Now nearly a century after the 1909 preservation, modern technology is allowing enabled museum staff to reexamine the unanswered questions about the origins of many of the 2,000 objects in the collection.
A sewing room filled with japanned furniture, once all the rage in Salem, includes a China Trade soft wood sewing table with black lacquer and gilt decoration. A New England William and Mary highboy was later japanned and is also on view. It and a number of other japanned pieces were bequeathed by Judith Felton of Salem.
A Queen Anne maple desk on frame that dates from about 1750 is thought to be a New Hampshire piece. Its upper section was made with a flat dovetailed top and a hinged slant lid fitted with an iron lock. The interior has eight pigeon holes above four drawers. Located in the accounting room, its origins are unknown.
Documentation attests to the existence of 25 Turkey-work chairs in the original parlor, an exceptional sign of affluence in the late Seventeenth Century. The whereabouts of the chairs, or even their survival, is not known, although two replicas have been created and are on view.
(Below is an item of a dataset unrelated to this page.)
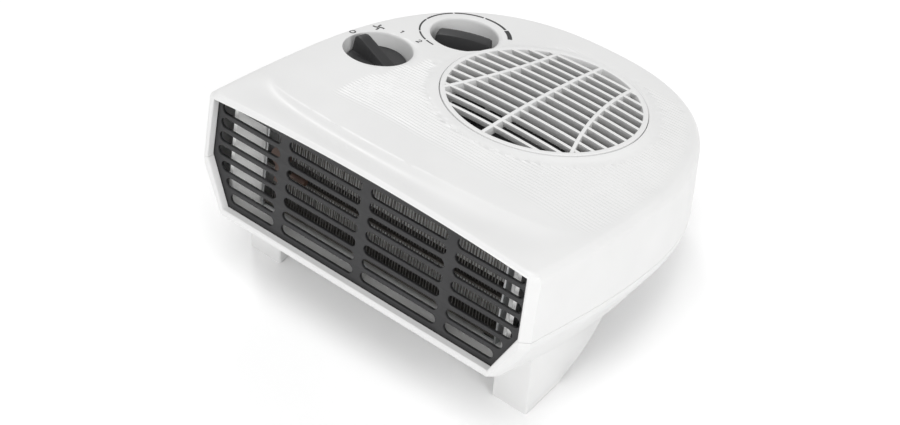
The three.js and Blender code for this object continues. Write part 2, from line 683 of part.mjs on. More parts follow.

Susannah Ingersoll’s six transitional New England Chippendale birch side chairs from about 1760 have somehow found their way back into the collection.
Although the dock where John Turner tied up his ships is gone, the property does retain the Eighteenth Century granite seawall and two seaside gardens laid out in the Colonial Revival manner by Joseph Everett Chandler in 1909. The gardens were patterned after Jacobean examples and represent four centuries of historic plantings. Pleasingly colorful and fragrant, the beds are planted with all manner of herbs, a wisteria arbor, roses and lilacs.
Emmerton’s legacy continues not just in the ongoing study of the house and its collections, but also in the community service programs that she established. Today’s programs provide children and families and seniors educational, social and recreational services.